Oil on canvas remounted on board, 44 × 36 cm.
Musée d’Orsay, Paris.
It seemed that with the death of Hugo in 1883, Romanticism, in the atmosphere of which the artists of the middle of the century created, finally left. Analysing Symbolism, Saint-Pol-Roux said: “Romanticism sang only sparkles, and shells, and small insects that come across in sandy thickness. Naturalism has counted every single grain of sand, whereas the future generation of writers, having played long enough with this sand, will blow it away in order to reveal a symbol hidden under it…”.[1] Although the contemporaries of post-Impressionism considered Romanticism obsolete, in reality it was not able to regenerate itself for some time, yielding under the pressure of realism in all its aspects. But Symbolism had become its closest heir. The researchers of Symbolism even sometimes called it “post-Romanticism”. Like the Romanticism of the first half of the nineteenth century, Symbolism appeared the brightest and the fullest style in the realm of literature. Nevertheless, it had penetrated the arts.

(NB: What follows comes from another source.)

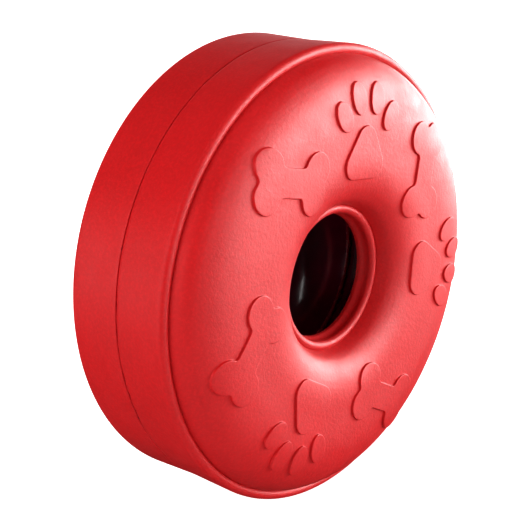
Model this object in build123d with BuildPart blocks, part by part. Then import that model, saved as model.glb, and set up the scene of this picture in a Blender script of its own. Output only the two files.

Alphonse Osbert, Muse at Sunrise, 1918.
Oil on wood panel, 38 × 46 cm.
Private collection.
Hugo Simberg, The Wounded Angel, 1903.
Oil on canvas, 127 × 154 cm.
Ateneumin taidemuseo, Helsinki.
Symbolism in literature, which Jean Moréas introduced and defined in his manifesto in 1886, was to become a fully-fledged genre. Moréas established that every renewal of a genre met the corresponding decrepitude and atrophy of a previous school. “Romanticism, ringing loudly the alarm bell of riot and surviving the days of battle and glorious victories, lost its strength and attraction…, it surrendered to naturalism…,” he wrote. Consequently, naturalism was subjected to the severest criticism and accusations by the ideologists of Symbolism. Emile Zola remained for them the embodiment of naturalism in literature. Despite his admiration for Zola’s talent, Mallarmé considered his works to be on the lowest level of literature. Moreover, Remy de Gourmont, in the heat of the struggle, called Zola’s writings “culinary art” that merely borrows the ready “pieces of life”,[2] ignoring ideas and symbols. Replying to the question about naturalism, Stéphane Mallarmé found a literary image from the treasury of Symbolists for its definition. “So far, literature imagined quite childlike,” he said, “as if, having gathered precious stones, and then, having written down – albeit even very beautifully – their names on paper, it thus makes precious stones. Nothing of the kind!… Things exist apart from us, and it is not our task to create them; we are required just to capture connections between them…”.[3]
Charles Baudelaire splendidly stated the priority of these connections in the new world perspective in his Correspondances:
Nature’s a temple where down each corridor
of living pillars, darkling whispers roll,
– a symbol-forest every pilgrim soul
must pierce, ‘neath gazing eyes it knew before.
Nature tries to talk to man in its own language, but man is unable to understand it; this language is full of obscure symbols, and it would be vain to look for their solutions. The magnetic force of Symbolism, in contrast with the simplicity and clarity of naturalism, consists precisely in its enigmatic quality, in the deeply-hidden mystery, the revelation of which actually does not exist. The difference between Symbolism and naturalism was best explained by Emile Verhaeren. “Here, before the poet, is the night Paris – the myriads of luminescent specks in the boundless sea of darkness,” writes Verhaeren. “He (the writer) can reproduce this image directly, as Zola would have done: to describe streets, squares, monuments, gas-burners, ink-like darkness, feverish animation under the gaze of immobile stars – undoubtedly, he will achieve an artistic effect, but there will be no trace of Symbolism. However, he can gradually infuse the same image into the reader’s imagination, having said, for example: ‘This is a gigantic cryptogram, the key to which is lost,’ – and then, without any descriptions and enumeration, he will find room in one phrase for the entire Paris – its light, darkness, and magnificence”.[4]
Only the chosen one, only a lone artist is capable to create the abstracted from actual reality, generalised, symbolic image. Quoting Mallarmé, “This is the person, intentionally secluding himself in order to sculpt his own gravestone”.[5] Symbolists create something like the cult of the chosen loner. Listing the qualities inherent in Symbolism, Remy de Gourmont first of all names individualism, creative freedom, the renunciation of studied formulae, the aspiration for everything new, unusual, even strange. “Symbolism… is nothing else than the expression of artistic individualism”,[6] he wrote in The Book of Masks, illustrating his thesis by the brilliant literary portraits of poet-Symbolists.
Jacek Malczewski, Thanatos I, 1898.
Oil on canvas, 134 × 74 cm.
The National Museum, Warsaw.
Edgard Maxence, The Concert of Angels, 1897.